9 of 207 comments (clear)

  1. Re:No big deal by eldavojohn · · Score: 5, Funny

    The downtime lasted 30 minutes, and most domains were probably cached by nameservers anyway.

    I once viddied an animated documentary about a small town in Colorado that lost the internet for 22 minutes. It was not pretty. Our hearts and minds go out to you, people of Sweden. I cannot even fathom what that would be like ... I hope the looting and rioting has died down with the restoration of the internet.

    --
    My work here is dung.
  2. change control / management, anyone? by SuperBanana · · Score: 5, Insightful

    I seriously hope someone is fired or loses a contract over this. Where was the validation, change control, etc? I would expect that at the TLD level, a change to a configuration file would have to be inspected by someone AND run through some syntax-checking scripts...

    As for the person who was modded up for saying "hey, no big deal, fixed in 30 minutes!", not quite. DNS servers (and individual computers!) cache negative results. Anything anyone did a query on during those 30 minutes will be negatively cached by their system and their local DNS server. Granted, a whole lot of local Swedish ISPs and network providers have probably flushed their DNS server caches, but it's still going to seriously impact traffic to many, many sites, especially for everyone outside Sweden.

    1. Re:change control / management, anyone? by RabidMonkey · · Score: 5, Insightful

      As a DNS admin myself, touching high value zones, let me tell you, missing a stupid dot happens all the time. All the change control in the world doesn't help when you just don't type one little period. Even more helpfully, most tools won't notice and the zone will pass a configuration check because missing the trailing "." is syntactically correct.

      Let me add as well that "change management" that you want is just fantastic .. no making changes during core hours. When you run a 24/7 business, non-core hours means something like 2am. at 2am, I, and most mammals, are not at their mental best, so missing a single dot isn't horribly hard.

      The only thing I'd suggest they do is use an offline test box for zones, then promote that change to prod. Then, you can load all the mistakes you want, do your digs, and if stuff works, THEN you move it to prod. I never ever make changes on production servers, they are done offline, tested, then put into prod with scripts. It makes it a lot harder for missing periods to make it into production.

      Finally, this is a good reason why negative caching should have low TTLs.
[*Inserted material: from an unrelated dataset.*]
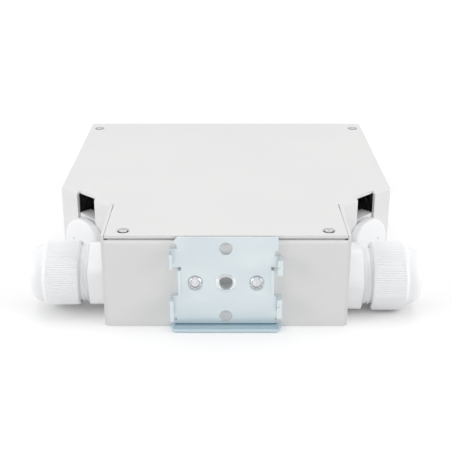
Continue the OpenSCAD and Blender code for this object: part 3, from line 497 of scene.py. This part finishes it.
def gland_body(bm, side, hexagon_rise):
    tail_end, cable_r = -0.010, mouth_r + 0.0003
    outside = [(cable_r, tail_end)] + threaded(thread_r, 0.00045, thread_pitch, tail_end, -0.001)
    outside += [(thread_r, -0.0009), (thread_r, 0.0)]
    front = [(0.0096, hexagon_len - 0.0002)]
    front += threaded(thread_r, 0.00055, thread_pitch, hexagon_len, thread_end)
    front += [(collet_r, thread_end), (collet_r, collet_end), (collet_bore_r, collet_end),
              (collet_bore_r, seat_height), (cable_r, seat_height), (cable_r, tail_end)]
    turned(bm, outside + [(0.0094, 0.0001)] + front, 96, out_of_neck(side))
    part = bmesh.new()
    bmesh.ops.create_circle(part, cap_ends=True, segments=72, radius=hexagon_r)
    for vert in part.verts:
        turn = math.atan2(vert.co.x, vert.co.y)
        from_flat = abs((turn + math.pi / 3) % (math.pi / 3) - math.pi / 6)
        vert.co *= min(hexagon_r, hexagon_flats / 2 / math.cos(from_flat)) / hexagon_r
    made = bmesh.ops.extrude_face_region(part, geom=part.faces[:])["geom"]
    bmesh.ops.translate(part, vec=(0, 0, hexagon_len), verts=only(bmesh.types.BMVert, made))
    rims = [e for e in part.edges if abs(e.verts[0].co.z - e.verts[1].co.z) < 1e-6]
    bmesh.ops.bevel(part, geom=rims, offset=0.0003, offset_type="OFFSET", affect="EDGES",
                    segments=2, profile=0.5, material=-1)
    bmesh.ops.rotate(part, cent=(0, 0, 0), matrix=Matrix.Rotation(-side * hexagon_rise, 3, "Z"),
                     verts=part.verts)
    add(bm, part, out_of_neck(side))


for side, label, hexagon_rise, flat_rise in ((-1, "left", 23, 115), (1, "right", 9, -37)):
    bm = bmesh.new()
    gland_body(bm, side, math.radians(hexagon_rise))
    finished(bm, "gland_thread_" + label, white_nylon, "case", "gland_body_" + label)
    bm = bmesh.new()
    ribbed_nut(bm, side, math.radians(flat_rise))
    finished(bm, "gland_cap_" + label, ribbed_nylon, "gland_nut_" + label,
             "gland_nut_" + label)

# Lid and its screws
# One sheet folded down over the case and coated as the tray is. Four small countersunk
# cross-head screws, nickel-plated, hold it to the tray's folds.

# Dark metal that paints the shade on the screw heads' slopes and recesses
painted_shade_rim = skin("painted_shade_rim", (0.10, 0.10, 0.105), (0.05, 0.05, 0.055), 0.3, metallic=0.9,
                     cloudiness=0.5, cloud_scale=900.0, bump=0.05, edge=0.00005)


# Slopes of a screw's head between the two radii get a dark metal, painted shade for the dark ring round the
# head and in its recess; its flat face is bright
def paint_shade_on_slopes(piece, face_way, places, ring_low, ring_high):
    piece.data.materials.append(painted_shade_rim)
    way = Vector(face_way)
    for face in piece.data.polygons:
        offsets = [face.center - Vector(place) for place in places]
        nearest = min((offset - way * offset.dot(way)).length for offset in offsets)
        if face.normal.dot(way) < 0.9 and ring_low < nearest < ring_high:
            face.material_index = 1


lid_screw_places = [(side * x, clip_side_y + y)
                    for side in (-1, 1) for x, y in ((0.034, 0.005), (0.0569, 0.1242))]
give(powder_coat, "lid")
bm = bmesh.new()
for x, y in lid_screw_places:
    screw(bm, cross_outline(0.0009, 0.0002), 0.0004, 0.55, 0.0013,
          [(0.0017, 0.00025), (0.0020, 0.0006), (0.00125, 0.00115), (0.00125, 0.006)],
          Matrix.Translation((x, y, case_height - 0.00005)) @ Matrix.Rotation(math.radians(20), 4, "Z"))
paint_shade_on_slopes(finished(bm, "lid_screw_set", screw_plate, "lid", "lid_screws"), (0, 0, 1),
              [(x, y, case_height) for x, y in lid_screw_places], 0.0013, 0.0021)

# Blind plugs
# White nylon plugs close the round holes of the slanted walls. Each has a broad flat head
# with the small mark of the moulding gate beside its middle, and a lock nut inside.

plug_z, plug_head_r, plug_head_h = 0.0144, 0.0096, 0.0032
plug_thread_r, plug_tail = 0.0075, 0.009
slant_x, slant_y = 0.05125, clip_side_y + 0.0385
slant_turn = math.atan2(0.019, 0.0205)
give(white_nylon, "plug_locknut_left", "plug_locknut_right")
for side, label in ((-1, "left"), (1, "right")):
    edge = 0.0011
    head = [(0, plug_head_h), (0.004, plug_head_h)]
    for k in range(7):
        turn = math.radians(15 * k)
        head.append((plug_head_r - edge + edge * math.sin(turn), plug_head_h - edge + edge * math.cos(turn)))
    head += [(plug_head_r, 0.0002), (plug_head_r - 0.0002, 0), (plug_thread_r, 0)]
    head += [(r, -h) for r, h in threaded(plug_thread_r, 0.0004, 0.0012, 0.001, plug_tail)]
    head += [(plug_thread_r - 0.0015, -plug_tail), (plug_thread_r - 0.0015, -0.001), (0, -0.001)]
    way_out = Vector((side * math.sin(slant_turn), -math.cos(slant_turn), 0))
    along = Vector((side * math.cos(slant_turn), math.sin(slant_turn), 0)) * side
    place = Matrix.Translation((side * slant_x, slant_y, plug_z)) @ Matrix((
        (along.x, 0, way_out.x, 0), (along.y, 0, way_out.y, 0), (0, 1, 0, 0), (0, 0, 0, 1)))
    bm = bmesh.new()
    turned(bm, head, 96, place)
    gate = Matrix.Translation((side * 0.0044, 0.0015, plug_head_h))
    turned(bm, [(0, -0.0001), (0.0002, -0.0001), (0.00028, 0.00018), (0.0005, 0.00016), (0.0006, -0.0001)],
           16, place @ gate)
    finished(bm, "blind_plug_head_" + label, white_nylon, "lid", "blind_plug_" + label)

# Rail clip and its screws
# Bent from one-millimetre sheet and zinc-plated, bluish, bright and a little uneven. Two
# low-headed screws with star recesses fix it through the back wall, with nuts inside, and
# the middle hole's edge is pressed up into a collar.

clip_middle_z, clip_screw_x = 0.0167, 0.0102
clip_zinc = zinc("clip_zinc")
# The collar's zinc is lighter than the clip's: a painted highlight for the bright crescents on its pressed
# ring
collar_zinc_painted_highlight = skin("collar_zinc_painted_highlight", (0.92, 0.94, 0.95), (0.86, 0.89, 0.91), 0.2, metallic=0.6, bump=0.05)


# Painted light on the clip: its bent-out bottom edge is tinted bluer as a painted reflection, and its bend
# gets a dark band of painted shade
def paint_toe_reflection_and_bend_shade(mat):
    nodes, links = mat.node_tree.nodes, mat.node_tree.links
    coords, split = nodes.new("ShaderNodeTexCoord"), nodes.new("ShaderNodeSeparateXYZ")
    links.new(coords.outputs["Object"], split.inputs["Vector"])
    shader = nodes["Principled BSDF"]
    tone = shader.inputs["Base Color"].links[0].from_socket
    # Bluer band on the toe: painted reflection; dark band in the bend: painted shade
    for middle, half, color in ((0.0, toe_top, (0.64, 0.79, 0.87)),
                                (toe_top + toe_bend, toe_bend, (0.16, 0.28, 0.34))):
        band, mix = nodes.new("ShaderNodeMath"), nodes.new("ShaderNodeMix")
        band.operation = "COMPARE"
        links.new(split.outputs["Z"], band.inputs[0])
        band.inputs[1].default_value = middle
        band.inputs[2].default_value = half
        mix.data_type = "RGBA"
        links.new(band.outputs["Value"], mix.inputs["Factor"])
        links.new(tone, mix.inputs["A"])
        mix.inputs["B"].default_value = (*color, 1)
        tone = mix.outputs["Result"]
    links.new(tone, shader.inputs["Base Color"])


toe_top, toe_bend = 0.00132, 0.0002
paint_toe_reflection_and_bend_shade(clip_zinc)
give(clip_zinc, "din_clip")
give(screw_plate, "clip_nuts")
star_r, star_wave, star_teeth = 0.0016, 0.00014, 10
star = [((star_r + star_wave * math.cos(star_teeth * a)) * math.cos(a),
         (star_r + star_wave * math.cos(star_teeth * a)) * math.sin(a))
        for a in (math.radians(6 * k) for k in range(60))]
bm = bmesh.new()
for side in (-1, 1):
    screw(bm, star, 0.00025, 0.9, 0.00185,
          [(0.0022, 0.0004), (0.0022, 0.0006), (0.0015, 0.0013), (0.0015, 0.0057)],
          Matrix.Translation((side * clip_screw_x, clip_side_y - 0.0012, clip_middle_z))
          @ Matrix.Rotation(math.pi / 2, 4, "X"))
paint_shade_on_slopes(finished(bm, "clip_screw_set", screw_plate, "case", "clip_screws"), (0, -1, 0),
              [(side * clip_screw_x, clip_side_y, clip_middle_z) for side in (-1, 1)], 0, 0.0018)
bm = bmesh.new()
turned(bm, [(0.0034, -0.0001), (0.0034, 0.00002), (0.0032, 0.00012), (0.0027, 0.00052), (0.00255, 0.00058),
            (0.00245, 0.0005), (0.0024, 0.0004), (0.0024, -0.0006), (0.0026, -0.0006), (0.0034, -0.0001)],
       64, Matrix.Translation((0, clip_side_y - 0.001, clip_middle_z)) @ Matrix.Rotation(math.pi / 2, 4, "X"))
finished(bm, "clip_collar", collar_zinc_painted_highlight, "case", None)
If you run a DNS server that can't handle low neg-caching TTLs, it's time to upgrade from a 386.

      Cheers.

      --
      We emerge from our mother's womb an unformatted diskette; our culture formats us. - Douglas Coupland
  3. So I guess it's... by 6Yankee · · Score: 5, Funny

    ...borked!

  4. Re:DNS is the problem by Anonymous Coward · · Score: 5, Funny

    Regedit32.exe

  5. Re:No big deal by eln · · Score: 5, Insightful

    The actual downtime is no big deal, but the reason it happened is. Evidently, the registrar for an entire country's domain likes to roll out changes to the primary zone file without any sort of testing or syntax checking first. Simply having a small network (one or two computers) running a test root server, and running your scripts against that first, would have discovered the bug.
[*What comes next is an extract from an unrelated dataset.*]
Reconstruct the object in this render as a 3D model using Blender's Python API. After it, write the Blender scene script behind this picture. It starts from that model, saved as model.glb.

    DNS is very simple, but it's just as prone to human error as anything else. If you're responsible for the records of a large number of domains (like, say, an entire country), you probably ought to take some time to develop proper testing and change control procedures before you fiddle with it. It sounds like these guys didn't take it seriously enough and got burned. I hope they'll learn their lesson from this and change their procedures.
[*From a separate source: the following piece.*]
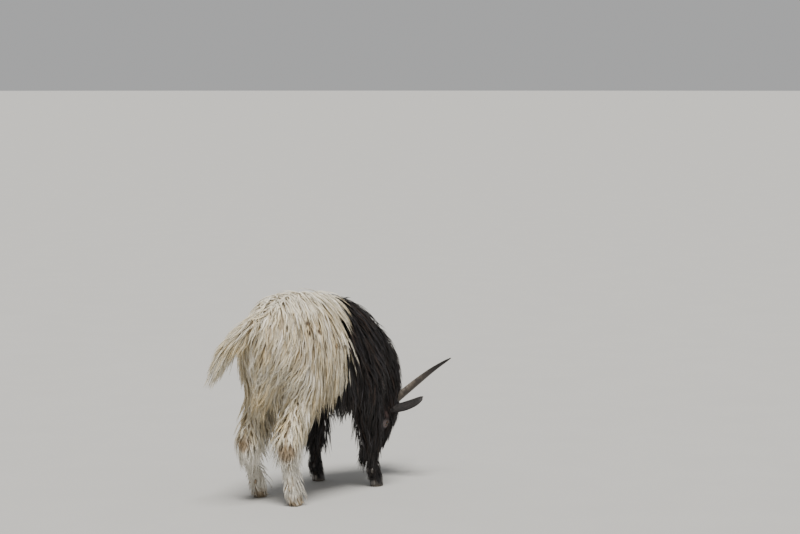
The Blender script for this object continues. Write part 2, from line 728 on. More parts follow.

  6. Re:DNS is the problem by photon317 · · Score: 5, Informative

    Part of the problem with DNS these days, which your post exemplifies, is that from very early on "BIND's implementation of DNS", and "DNS The Protocol" have been mashed together and confused by the RFC authors (who were involved with the BIND implementation and had motive to encourage the world to think only in BIND terms) and basically everyone who ever used DNS in any capacity. Zonefiles are not implicit in DNS address resolution (neither for authoritative servers or recursive caches). They really aren't any part of the wire DNS protocol for resolving names. They *are* part of a wire protocol for secondary servers that slave zonefiles from primary servers, but even in that case it's really more a "BIND convention" than a necessity. Ultimately how you transfer a zone's records from a master server to a slave server is up to however those two servers and their administrators agree to do so. You can skip the AXFR protocol that uses zonefiles and instead do something else that works for both of you. Inventing a new method of slaving zone data is easy and doesn't involved much complicated rollout. Some people just rsync zonefiles for instance instead of using AXFR today.

    It's really frustrating (believe me, I've done it) when you try to implement a new DNS server daemon from scratch from the RFCs, and you have to wade through this mess of "what's a BIND convention that doesn't matter and what's important to the actual DNS protocol for resolving names on the wire".

    --
    11*43+456^2
  7. There's møre to Sweden than .se by 93+Escort+Wagon · · Score: 5, Funny

    Wi nøt trei a høliday in Sweden this yer?

    See the løveli lakes

    The wonderful telephøne system

    And mani interesting furry animals

    --
    #DeleteChrome
  8. Re:No big deal by CorporateSuit · · Score: 5, Funny

    DNS is very simple, but it's just as prone to human error as anything else.

    Are you kidding? I've been programming DNS for a long time, and if theirs one thing I learned, its that programmers like me don't make errors.

    --
    I am the richest astronaut ever to win the superbowl.